Mitch Marsh century changes game for Australia on day one of third Ashes Test
Mitch Marsh took advantage of England’s sloppy catching to smash a brutal century and change the game on the first day of the third Ashes Test at Headingley.
The home side had started this must-win match with fire in their belly and were well on top when Marsh, making his first appearance in almost four years as an injury replacement, nicked Chris Woakes to slip with just 12 to his name.
Had Joe Root taken the regulation chance just after lunch Australia would have been in trouble on 98 for five, but Marsh made him pay in full as he powered them to 240 for five at tea.
Marsh batted with unfettered aggression after his reprieve, flaying 17 fours and four sixes as he racked up 118 at exactly a run-a-ball.
The pain finally stopped for England in the last over before the break, Woakes getting his man as an inside edge looped to Zak Crawley via the thigh pad, but significant damage had already been done.

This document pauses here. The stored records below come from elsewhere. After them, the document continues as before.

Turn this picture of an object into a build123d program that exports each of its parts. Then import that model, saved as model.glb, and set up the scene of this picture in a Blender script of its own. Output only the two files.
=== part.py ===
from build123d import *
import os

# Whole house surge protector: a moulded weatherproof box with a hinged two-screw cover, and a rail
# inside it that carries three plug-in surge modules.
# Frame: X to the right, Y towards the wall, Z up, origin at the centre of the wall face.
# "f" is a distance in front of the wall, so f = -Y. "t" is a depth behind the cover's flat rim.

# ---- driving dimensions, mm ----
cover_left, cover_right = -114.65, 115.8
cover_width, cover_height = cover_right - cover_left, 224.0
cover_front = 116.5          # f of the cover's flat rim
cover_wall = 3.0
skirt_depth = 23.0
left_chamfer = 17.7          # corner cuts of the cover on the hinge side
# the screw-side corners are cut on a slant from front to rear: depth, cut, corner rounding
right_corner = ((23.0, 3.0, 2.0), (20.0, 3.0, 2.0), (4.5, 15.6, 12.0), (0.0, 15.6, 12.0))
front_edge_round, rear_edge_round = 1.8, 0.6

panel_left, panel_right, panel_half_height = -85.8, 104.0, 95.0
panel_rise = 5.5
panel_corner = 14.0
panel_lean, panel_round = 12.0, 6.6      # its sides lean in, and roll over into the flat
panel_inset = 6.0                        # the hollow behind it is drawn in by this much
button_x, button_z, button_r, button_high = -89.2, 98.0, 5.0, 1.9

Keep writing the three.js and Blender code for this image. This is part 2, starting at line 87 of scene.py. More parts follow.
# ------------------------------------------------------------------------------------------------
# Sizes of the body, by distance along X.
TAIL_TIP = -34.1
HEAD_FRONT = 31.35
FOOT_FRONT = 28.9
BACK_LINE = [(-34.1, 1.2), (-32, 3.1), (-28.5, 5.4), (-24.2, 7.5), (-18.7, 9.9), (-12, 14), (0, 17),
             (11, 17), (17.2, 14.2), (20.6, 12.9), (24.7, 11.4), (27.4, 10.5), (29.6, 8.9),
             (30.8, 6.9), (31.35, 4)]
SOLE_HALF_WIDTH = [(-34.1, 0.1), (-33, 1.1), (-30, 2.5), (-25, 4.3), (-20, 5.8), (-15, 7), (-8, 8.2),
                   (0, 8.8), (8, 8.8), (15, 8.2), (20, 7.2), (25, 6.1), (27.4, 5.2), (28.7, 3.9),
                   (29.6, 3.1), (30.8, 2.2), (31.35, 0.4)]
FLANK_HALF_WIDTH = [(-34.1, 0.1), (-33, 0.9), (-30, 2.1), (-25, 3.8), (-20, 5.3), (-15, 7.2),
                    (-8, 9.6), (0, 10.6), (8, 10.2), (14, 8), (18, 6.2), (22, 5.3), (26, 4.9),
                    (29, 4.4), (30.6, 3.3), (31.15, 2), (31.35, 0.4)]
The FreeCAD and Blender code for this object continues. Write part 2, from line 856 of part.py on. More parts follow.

England had dictated terms in the first session, Mark Wood turning in an electrifying burst of breakneck speed to whip up the Leeds crowd and Stuart Broad striking twice, but ultimately their hands let them down.
As well as Root reprieving Marsh, two chances slipped through the grasp of wicketkeeper Jonny Bairstow. Back in the spotlight after his controversial stumping at Lord’s sparked a row about the spirit of cricket, Bairstow saw two chances go down.
The first was a tricky take off Steve Smith but the second should have been a simple catch off Travis Head, who had nine and went on to reach 39no.
There was also bad news for Ollie Robinson, who suffered a premature end to his day after leaving the field with a back spasm.
At 2-0 down with three to play, England captain Ben Stokes knew it was do-or-die and sent Australia in to bat in what looked a bold move at the toss.
Given the level of antagonism that met Australia’s actions at Lord’s on Sunday, it was no surprise to hear the capacity crowd welcome their opening pair with a chorus of boos – the loudest emanating from the reliably noisy Western Terrace.
David Warner made a good start to shutting down the jeers, driving Broad’s first ball down the ground for four, but the left-hander was back in the pavilion before the over was complete. Flashing outside off stump he threaded a catch to Crawley, who made no mistake at second slip to bring the fans to their feet.
The intensity stepped up several notches when Wood made his belated introduction to the series, having been held back until now due to concerns over his match fitness.
His first ball was clocked at 91mph and he quickly hit a peak of 96.5mph, the kind of fiery pace England have been crying out for all summer. He did not concede a run until his 23rd ball and soon had his rewards, scattering the stumps of Usman Khawaja with a full, fast, swinging delivery that was designed to do damage.
That brought an end to an electrifying spell, logged as the second fastest bowled in this country since ball-tracking data began in 2006. Wood, inevitably, holds top spot too.
England added another when Woakes, back after an 18-month hiatus from Test arena, had Marnus Labuschagne held in the cordon with a perfectly aimed delivery nipping around off stump. By then Bairstow had already been wrong-footed by a Smith nick down leg.
That chance would not haunt England thanks to Broad, who nipped one back into Smith’s inside edge to send him back for 22, but a second spill could yet be costly. The returning Wood grazed Head’s bat and despite making good ground, Bairstow could not stop the ball popping out of his gloves.
It may not have mattered had Root swallowed Marsh’s edge at the start of the afternoon, but that handling error proved a nightmare. Marsh erupted in the afternoon, standing tall at the crease and throwing his hands through a series of powerful drives and barbaric pulls.
Nobody was immune, Wood shocked to see a 93mph short ball hooked for six and Moeen Ali’s spin drilled with disdain, as Marsh sprinted to a century. England looked ragged as he piled the pressure on them, but Woakes coaxed a mistake just before tea as he chipped to slip off bat and pad.